Will 2014 be more affordable?

TALES OF TRAVESTY
DR. JITENDRA SINGH

As jubilant merry makers sat up late night to sip down the welcome drink hailing the arrival of 2014, for the common man on the street, even the most meagre meal seemed unaffordable.
At the advent of 2014, ironically, the common man is seen talking less of the New Year resolutions, if any, and more of the sky-rocketing prices that threaten his very survival. A staple food item of “Dal’’ costs nearly Rs 100 per kg and the cost of wheat that is used to prepare ‘‘Roti’’ equally high which, in other words, means that proverbial ‘‘Dal-Roti’’ has also turned unaffordable.
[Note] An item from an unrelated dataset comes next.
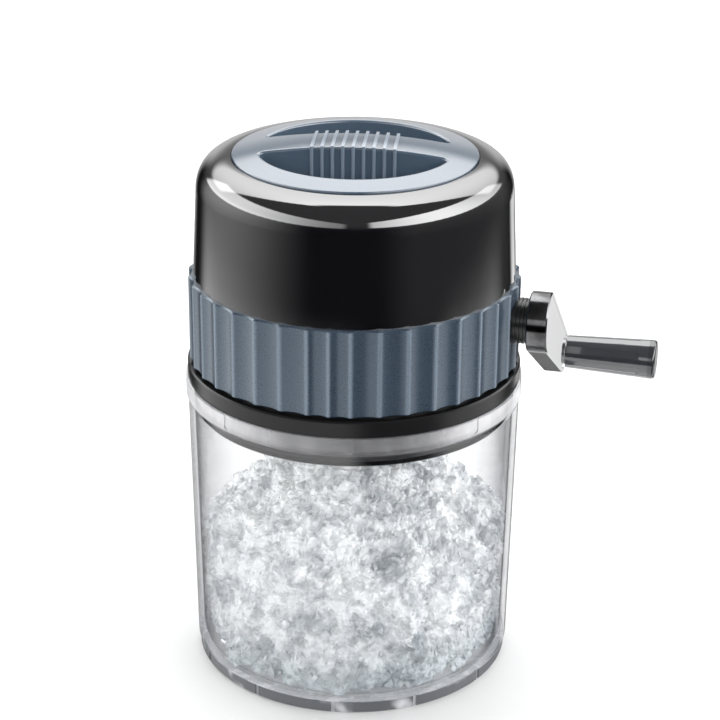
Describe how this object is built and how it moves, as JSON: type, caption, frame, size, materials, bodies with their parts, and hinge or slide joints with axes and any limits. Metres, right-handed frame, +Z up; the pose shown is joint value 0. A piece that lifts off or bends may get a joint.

And this despite the fact that all the major political parties of the country are battling it out amongst themselves to salvage the common man from the scrouge of price rise, that all the top leaders of the country are working overtime to retrieve the black money deposited in foreign banks, that the corrupt are lodged inside Tihar jail leaving the socalled non-corrupt outside to rescue the common  man from the ordeal of daily bribes he is called to offer to gain access into a civil Secretariate as much as to gain entry into the holy temple of Tirupati.
The more foundational question, however, is that at a time when the world is aheading towards a global economy and India claims to be in the forefront of this giant economic leap under the stewardship of a Prime Minister who is hailed as world’s leading  economist, why the common man from lower social strata is finding himself  incapable of buying barely two square meals for himself and his family ? Mark Twain once quipped, ‘‘economy is too serious a subject to be left to economist alone’’. Do  we, in that case, need to conclude that the economy of this country is too serious an issue to be handled by an ‘‘Economist-Prime Minister’’
Mahatma Gandhi always said, what use is freedom or liberty if it is achieved after leaving behind a trail of widows, orphans and deceased ….however holy  might be the objective of such liberty ? In the same vein, one might ask, what  use is such economic prowess which cannot ensure a bare meal for all its subjects ? And, that indeed would have been Gandhi’s likely lament had he been alive and around today to witness the plight of a large majority of hunger-stricken populace of this country who, according to Bapu, comprised the real India.
Strange are the progress patterns of this developing world where a certain mortal has his fill and a certain mortal goes to bed empty stomach. Umapathy’s  incessantly unresolved dilemma was thus summed up years ago by Sahir Ludhianvi ‘‘…Kahin Pyaale Labo-Lab, Kahin Jaam Khaali Hain!’’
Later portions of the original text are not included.